▸ **TASK PROMPT**: Set out every line bearing the string "cushion".
** START RECORDED DATA **
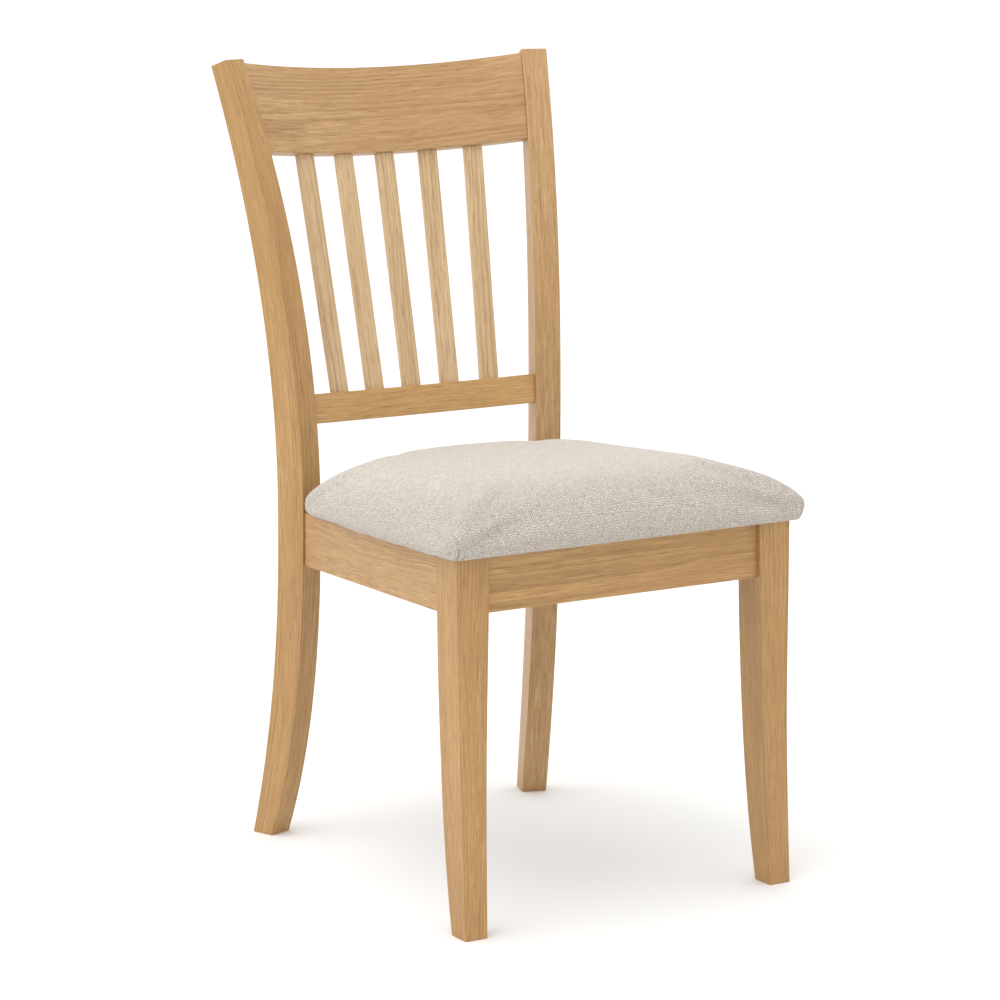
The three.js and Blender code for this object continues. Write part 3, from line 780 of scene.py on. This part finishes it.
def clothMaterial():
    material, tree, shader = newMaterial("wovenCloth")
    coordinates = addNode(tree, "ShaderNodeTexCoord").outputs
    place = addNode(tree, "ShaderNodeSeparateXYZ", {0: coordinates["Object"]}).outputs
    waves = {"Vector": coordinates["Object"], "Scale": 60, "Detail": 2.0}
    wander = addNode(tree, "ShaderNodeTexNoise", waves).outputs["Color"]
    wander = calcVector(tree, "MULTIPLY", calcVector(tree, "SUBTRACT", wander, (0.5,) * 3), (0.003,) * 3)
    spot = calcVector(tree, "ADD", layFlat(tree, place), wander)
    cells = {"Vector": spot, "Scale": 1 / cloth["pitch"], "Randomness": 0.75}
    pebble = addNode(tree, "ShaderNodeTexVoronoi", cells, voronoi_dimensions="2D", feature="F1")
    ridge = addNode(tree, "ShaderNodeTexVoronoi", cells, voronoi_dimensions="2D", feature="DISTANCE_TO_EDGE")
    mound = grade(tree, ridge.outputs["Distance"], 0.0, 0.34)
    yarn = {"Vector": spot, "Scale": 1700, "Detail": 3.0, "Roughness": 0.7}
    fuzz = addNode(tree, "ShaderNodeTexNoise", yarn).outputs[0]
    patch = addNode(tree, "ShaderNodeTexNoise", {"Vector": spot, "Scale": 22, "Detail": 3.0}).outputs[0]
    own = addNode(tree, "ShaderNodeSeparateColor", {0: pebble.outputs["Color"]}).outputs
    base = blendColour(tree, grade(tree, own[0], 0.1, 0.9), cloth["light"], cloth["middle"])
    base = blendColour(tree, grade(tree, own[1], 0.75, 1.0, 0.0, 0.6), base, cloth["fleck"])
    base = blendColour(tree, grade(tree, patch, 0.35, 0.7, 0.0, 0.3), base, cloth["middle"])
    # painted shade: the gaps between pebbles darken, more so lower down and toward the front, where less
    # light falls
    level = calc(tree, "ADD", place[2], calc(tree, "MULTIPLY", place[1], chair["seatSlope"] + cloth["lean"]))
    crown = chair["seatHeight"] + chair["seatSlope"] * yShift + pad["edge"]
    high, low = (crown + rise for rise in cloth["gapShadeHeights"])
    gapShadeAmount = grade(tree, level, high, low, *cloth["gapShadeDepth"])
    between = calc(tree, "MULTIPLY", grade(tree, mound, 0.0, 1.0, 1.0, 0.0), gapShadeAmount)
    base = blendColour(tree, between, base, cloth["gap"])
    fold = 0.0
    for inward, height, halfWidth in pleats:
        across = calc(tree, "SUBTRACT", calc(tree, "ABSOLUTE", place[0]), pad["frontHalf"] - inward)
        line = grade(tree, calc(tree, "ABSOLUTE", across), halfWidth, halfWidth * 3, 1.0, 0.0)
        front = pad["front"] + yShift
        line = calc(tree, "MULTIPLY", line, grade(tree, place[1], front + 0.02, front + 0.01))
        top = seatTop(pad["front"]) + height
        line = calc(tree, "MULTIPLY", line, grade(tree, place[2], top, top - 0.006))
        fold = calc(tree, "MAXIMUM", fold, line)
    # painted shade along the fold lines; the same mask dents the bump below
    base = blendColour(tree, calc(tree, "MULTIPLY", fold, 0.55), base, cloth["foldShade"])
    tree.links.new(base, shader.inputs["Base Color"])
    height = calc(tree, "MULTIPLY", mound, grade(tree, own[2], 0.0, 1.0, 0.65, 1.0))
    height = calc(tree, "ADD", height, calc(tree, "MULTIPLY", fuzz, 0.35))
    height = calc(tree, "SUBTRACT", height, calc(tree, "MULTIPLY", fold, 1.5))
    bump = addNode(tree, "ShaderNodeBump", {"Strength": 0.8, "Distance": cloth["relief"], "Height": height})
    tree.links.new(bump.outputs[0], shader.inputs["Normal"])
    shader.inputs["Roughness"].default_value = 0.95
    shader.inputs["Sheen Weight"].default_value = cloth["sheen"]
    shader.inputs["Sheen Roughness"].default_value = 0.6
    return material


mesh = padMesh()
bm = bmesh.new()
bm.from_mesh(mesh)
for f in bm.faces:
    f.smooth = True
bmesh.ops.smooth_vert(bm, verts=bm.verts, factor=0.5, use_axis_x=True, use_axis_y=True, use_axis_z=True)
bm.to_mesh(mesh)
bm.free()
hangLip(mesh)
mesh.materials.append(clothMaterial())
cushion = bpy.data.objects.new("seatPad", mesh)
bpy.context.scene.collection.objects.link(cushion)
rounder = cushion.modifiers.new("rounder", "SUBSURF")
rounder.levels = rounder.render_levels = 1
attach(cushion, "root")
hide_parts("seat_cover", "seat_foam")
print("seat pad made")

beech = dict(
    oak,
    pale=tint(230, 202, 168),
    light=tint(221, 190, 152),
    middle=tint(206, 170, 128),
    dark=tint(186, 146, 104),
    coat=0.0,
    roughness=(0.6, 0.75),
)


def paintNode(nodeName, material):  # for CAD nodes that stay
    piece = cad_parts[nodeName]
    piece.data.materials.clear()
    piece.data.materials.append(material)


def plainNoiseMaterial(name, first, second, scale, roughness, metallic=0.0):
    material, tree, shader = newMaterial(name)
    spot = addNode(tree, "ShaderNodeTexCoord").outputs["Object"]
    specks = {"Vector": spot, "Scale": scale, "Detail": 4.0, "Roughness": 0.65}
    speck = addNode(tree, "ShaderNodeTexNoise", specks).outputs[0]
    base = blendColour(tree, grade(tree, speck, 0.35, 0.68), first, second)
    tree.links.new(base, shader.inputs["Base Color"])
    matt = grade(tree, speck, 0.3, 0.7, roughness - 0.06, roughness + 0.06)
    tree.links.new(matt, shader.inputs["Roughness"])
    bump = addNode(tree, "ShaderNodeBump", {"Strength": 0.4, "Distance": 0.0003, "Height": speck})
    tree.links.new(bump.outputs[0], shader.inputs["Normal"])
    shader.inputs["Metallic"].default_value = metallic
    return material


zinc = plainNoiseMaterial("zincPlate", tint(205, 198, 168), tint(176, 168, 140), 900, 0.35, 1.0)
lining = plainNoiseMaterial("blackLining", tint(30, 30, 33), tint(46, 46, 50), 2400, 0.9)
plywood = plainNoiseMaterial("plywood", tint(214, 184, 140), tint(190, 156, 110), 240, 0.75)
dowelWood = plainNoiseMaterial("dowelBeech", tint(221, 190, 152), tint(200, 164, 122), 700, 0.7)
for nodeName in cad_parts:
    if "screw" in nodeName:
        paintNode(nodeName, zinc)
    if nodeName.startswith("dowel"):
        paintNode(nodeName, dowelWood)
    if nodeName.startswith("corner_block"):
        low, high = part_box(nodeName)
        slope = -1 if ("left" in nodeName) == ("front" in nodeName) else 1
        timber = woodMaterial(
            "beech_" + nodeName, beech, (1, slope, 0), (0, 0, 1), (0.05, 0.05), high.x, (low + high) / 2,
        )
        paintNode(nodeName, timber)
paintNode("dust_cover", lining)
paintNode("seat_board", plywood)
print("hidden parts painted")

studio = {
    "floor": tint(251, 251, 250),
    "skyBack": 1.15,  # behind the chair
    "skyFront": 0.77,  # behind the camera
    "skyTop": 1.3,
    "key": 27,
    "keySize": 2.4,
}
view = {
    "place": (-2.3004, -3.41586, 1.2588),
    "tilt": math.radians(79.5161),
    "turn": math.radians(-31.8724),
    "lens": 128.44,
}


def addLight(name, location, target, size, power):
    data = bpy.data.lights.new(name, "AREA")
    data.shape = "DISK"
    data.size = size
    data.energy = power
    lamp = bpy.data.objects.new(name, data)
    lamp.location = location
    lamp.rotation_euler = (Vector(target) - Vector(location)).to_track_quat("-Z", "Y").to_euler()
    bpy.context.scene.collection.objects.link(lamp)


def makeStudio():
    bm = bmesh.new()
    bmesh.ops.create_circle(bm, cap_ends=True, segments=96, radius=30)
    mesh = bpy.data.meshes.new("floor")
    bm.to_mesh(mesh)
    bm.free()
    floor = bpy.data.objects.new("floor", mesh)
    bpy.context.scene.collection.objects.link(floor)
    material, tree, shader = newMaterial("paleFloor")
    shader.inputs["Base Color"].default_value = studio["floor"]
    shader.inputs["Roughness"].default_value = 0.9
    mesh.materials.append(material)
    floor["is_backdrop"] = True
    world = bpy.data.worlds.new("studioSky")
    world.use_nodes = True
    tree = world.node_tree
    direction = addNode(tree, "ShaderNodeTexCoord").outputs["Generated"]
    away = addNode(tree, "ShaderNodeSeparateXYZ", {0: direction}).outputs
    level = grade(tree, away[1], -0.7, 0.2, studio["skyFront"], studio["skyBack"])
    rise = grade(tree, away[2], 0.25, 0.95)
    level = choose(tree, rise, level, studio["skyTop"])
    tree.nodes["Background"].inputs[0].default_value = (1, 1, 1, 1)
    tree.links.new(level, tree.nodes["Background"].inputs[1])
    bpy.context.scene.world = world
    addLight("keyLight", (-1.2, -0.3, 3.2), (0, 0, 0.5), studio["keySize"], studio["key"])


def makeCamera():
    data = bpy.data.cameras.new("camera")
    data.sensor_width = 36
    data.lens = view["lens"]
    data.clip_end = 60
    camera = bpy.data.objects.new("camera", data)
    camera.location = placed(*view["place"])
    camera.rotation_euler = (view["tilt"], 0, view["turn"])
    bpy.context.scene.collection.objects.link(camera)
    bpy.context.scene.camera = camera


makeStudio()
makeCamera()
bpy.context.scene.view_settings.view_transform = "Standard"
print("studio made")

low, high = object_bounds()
** END RECORDED DATA **
▸ **RESPONSE TO THE EXERCISE**:
cushion = bpy.data.objects.new("seatPad", mesh)
bpy.context.scene.collection.objects.link(cushion)
rounder = cushion.modifiers.new("rounder", "SUBSURF")
attach(cushion, "root")